## Start Collected data
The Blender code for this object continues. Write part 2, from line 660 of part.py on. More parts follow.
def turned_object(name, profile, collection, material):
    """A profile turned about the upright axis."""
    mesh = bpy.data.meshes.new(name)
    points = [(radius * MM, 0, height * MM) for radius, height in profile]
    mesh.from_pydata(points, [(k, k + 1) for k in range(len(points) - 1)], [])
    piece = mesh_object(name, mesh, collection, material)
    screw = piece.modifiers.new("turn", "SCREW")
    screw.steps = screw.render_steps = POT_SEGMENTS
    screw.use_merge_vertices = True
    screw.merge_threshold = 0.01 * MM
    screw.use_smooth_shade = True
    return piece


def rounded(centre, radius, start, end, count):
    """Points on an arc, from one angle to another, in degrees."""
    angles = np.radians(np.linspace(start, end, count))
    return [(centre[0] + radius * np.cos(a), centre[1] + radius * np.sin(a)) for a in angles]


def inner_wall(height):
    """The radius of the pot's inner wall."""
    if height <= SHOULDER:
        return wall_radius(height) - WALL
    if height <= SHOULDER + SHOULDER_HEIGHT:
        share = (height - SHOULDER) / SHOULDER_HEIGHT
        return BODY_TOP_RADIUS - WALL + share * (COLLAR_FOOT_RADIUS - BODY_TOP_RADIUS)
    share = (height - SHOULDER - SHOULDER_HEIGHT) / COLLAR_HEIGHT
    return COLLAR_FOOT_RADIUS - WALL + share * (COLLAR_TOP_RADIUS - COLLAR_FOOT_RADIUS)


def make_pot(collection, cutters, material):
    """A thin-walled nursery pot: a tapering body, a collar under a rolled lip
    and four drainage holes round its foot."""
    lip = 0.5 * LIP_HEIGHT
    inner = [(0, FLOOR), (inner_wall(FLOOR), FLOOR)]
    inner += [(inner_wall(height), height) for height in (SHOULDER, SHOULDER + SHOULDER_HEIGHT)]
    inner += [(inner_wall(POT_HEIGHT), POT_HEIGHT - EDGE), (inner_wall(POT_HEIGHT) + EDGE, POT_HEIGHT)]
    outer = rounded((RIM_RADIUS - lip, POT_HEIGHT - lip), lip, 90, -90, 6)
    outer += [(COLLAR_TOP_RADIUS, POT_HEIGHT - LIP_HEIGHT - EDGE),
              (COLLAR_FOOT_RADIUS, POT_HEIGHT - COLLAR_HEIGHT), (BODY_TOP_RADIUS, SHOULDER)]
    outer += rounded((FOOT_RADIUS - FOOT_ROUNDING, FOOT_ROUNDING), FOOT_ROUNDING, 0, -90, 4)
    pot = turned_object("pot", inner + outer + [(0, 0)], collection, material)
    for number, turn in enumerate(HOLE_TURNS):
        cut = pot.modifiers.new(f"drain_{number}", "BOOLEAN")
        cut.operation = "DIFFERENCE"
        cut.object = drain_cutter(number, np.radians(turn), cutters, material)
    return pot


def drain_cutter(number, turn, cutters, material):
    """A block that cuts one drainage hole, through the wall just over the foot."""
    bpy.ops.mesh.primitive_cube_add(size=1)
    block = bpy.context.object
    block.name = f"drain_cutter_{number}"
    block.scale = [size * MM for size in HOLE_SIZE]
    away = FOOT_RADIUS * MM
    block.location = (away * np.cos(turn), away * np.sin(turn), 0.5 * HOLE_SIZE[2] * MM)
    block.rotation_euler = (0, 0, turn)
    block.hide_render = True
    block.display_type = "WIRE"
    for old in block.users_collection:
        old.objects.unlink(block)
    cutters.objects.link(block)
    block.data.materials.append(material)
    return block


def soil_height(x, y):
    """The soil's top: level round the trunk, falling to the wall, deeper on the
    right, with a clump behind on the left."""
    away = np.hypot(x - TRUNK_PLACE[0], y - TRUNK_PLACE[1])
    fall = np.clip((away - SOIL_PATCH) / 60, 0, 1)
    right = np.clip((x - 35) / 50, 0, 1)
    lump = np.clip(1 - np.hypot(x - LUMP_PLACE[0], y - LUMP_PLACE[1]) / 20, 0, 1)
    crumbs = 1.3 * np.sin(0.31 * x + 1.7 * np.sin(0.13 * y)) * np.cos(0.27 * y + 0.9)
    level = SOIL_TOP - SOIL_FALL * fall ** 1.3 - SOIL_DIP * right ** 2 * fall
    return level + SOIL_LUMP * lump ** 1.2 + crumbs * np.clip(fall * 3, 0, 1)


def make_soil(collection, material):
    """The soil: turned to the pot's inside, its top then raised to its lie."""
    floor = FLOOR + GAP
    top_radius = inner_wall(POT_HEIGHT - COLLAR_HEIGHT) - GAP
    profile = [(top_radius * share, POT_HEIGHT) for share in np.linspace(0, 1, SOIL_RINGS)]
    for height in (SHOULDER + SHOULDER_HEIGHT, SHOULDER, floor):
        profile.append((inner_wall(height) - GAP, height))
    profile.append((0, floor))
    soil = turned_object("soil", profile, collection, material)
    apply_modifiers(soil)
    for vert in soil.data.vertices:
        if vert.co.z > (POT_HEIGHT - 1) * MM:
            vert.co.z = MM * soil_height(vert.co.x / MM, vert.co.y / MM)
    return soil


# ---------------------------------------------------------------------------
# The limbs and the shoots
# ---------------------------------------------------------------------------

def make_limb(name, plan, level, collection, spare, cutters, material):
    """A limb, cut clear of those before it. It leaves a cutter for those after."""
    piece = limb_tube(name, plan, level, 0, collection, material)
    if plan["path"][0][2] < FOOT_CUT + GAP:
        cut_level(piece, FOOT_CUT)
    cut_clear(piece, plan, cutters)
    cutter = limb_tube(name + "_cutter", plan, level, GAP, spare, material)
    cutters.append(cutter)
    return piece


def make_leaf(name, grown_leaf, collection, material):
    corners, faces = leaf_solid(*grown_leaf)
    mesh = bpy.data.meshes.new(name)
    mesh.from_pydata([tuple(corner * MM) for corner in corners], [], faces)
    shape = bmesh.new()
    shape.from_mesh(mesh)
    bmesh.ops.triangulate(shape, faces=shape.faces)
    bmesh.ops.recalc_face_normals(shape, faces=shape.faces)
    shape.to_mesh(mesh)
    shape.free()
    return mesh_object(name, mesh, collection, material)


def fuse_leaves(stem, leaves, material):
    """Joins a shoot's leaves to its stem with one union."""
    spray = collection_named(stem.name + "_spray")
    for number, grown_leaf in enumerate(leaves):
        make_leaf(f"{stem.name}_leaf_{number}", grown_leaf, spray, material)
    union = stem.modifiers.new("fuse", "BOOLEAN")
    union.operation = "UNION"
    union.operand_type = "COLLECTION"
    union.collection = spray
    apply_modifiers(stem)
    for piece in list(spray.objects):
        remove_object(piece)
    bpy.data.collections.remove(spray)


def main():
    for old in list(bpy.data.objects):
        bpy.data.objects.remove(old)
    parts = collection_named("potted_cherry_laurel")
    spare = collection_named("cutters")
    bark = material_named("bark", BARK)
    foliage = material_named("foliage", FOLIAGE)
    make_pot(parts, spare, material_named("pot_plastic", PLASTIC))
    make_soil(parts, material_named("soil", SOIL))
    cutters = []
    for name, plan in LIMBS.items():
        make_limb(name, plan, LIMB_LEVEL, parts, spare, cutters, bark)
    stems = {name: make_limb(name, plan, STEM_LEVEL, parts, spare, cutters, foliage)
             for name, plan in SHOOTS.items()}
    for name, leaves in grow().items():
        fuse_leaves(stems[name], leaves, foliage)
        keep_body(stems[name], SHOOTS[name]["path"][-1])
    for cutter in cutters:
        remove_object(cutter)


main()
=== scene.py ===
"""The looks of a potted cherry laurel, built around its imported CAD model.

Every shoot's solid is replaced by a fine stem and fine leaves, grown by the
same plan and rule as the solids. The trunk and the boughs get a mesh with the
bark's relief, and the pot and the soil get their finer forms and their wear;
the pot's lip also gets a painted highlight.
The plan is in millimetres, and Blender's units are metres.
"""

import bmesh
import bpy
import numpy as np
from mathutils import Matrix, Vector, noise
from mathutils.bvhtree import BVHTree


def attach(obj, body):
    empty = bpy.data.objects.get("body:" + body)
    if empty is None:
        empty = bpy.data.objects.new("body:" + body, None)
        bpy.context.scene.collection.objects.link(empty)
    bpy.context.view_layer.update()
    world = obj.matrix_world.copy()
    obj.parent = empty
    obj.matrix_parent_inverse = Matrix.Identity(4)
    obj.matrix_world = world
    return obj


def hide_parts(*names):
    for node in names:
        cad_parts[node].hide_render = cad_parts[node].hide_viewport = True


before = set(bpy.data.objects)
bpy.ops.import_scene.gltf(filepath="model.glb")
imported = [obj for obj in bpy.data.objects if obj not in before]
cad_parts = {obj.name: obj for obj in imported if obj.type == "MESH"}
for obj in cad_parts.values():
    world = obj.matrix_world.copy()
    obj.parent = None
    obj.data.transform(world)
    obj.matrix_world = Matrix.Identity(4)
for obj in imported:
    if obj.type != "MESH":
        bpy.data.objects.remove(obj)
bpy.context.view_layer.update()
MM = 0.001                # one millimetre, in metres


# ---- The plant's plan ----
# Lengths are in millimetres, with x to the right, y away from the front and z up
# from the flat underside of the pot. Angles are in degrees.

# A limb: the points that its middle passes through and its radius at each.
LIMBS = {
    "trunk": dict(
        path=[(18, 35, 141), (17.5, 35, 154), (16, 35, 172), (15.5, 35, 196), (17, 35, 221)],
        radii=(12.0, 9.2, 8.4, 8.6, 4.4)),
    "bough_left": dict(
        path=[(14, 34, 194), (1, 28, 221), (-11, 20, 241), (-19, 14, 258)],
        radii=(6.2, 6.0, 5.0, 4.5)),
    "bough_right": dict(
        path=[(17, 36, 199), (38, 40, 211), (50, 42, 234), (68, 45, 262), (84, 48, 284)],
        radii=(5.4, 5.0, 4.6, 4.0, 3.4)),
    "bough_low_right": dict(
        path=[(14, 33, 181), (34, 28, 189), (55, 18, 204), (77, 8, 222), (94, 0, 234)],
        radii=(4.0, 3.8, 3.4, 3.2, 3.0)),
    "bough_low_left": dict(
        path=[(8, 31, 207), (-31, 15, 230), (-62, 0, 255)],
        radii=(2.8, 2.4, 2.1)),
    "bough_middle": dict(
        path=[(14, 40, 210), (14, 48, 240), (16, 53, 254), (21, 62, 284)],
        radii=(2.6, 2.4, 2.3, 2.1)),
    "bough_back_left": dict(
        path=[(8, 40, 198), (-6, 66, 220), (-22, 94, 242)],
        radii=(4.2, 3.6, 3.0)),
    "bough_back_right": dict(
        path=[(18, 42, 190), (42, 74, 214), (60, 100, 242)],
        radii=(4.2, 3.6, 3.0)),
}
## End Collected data
* [Exercise brief]
In the listing above, find the line with "if empty is" and the line with "imported = [obj". Output those two lines and every line between them, exactly as written.

* [Answer to this exercise]
    if empty is None:
        empty = bpy.data.objects.new("body:" + body, None)
        bpy.context.scene.collection.objects.link(empty)
    bpy.context.view_layer.update()
    world = obj.matrix_world.copy()
    obj.parent = empty
    obj.matrix_parent_inverse = Matrix.Identity(4)
    obj.matrix_world = world
    return obj


def hide_parts(*names):
    for node in names:
        cad_parts[node].hide_render = cad_parts[node].hide_viewport = True


before = set(bpy.data.objects)
bpy.ops.import_scene.gltf(filepath="model.glb")
imported = [obj for obj in bpy.data.objects if obj not in before]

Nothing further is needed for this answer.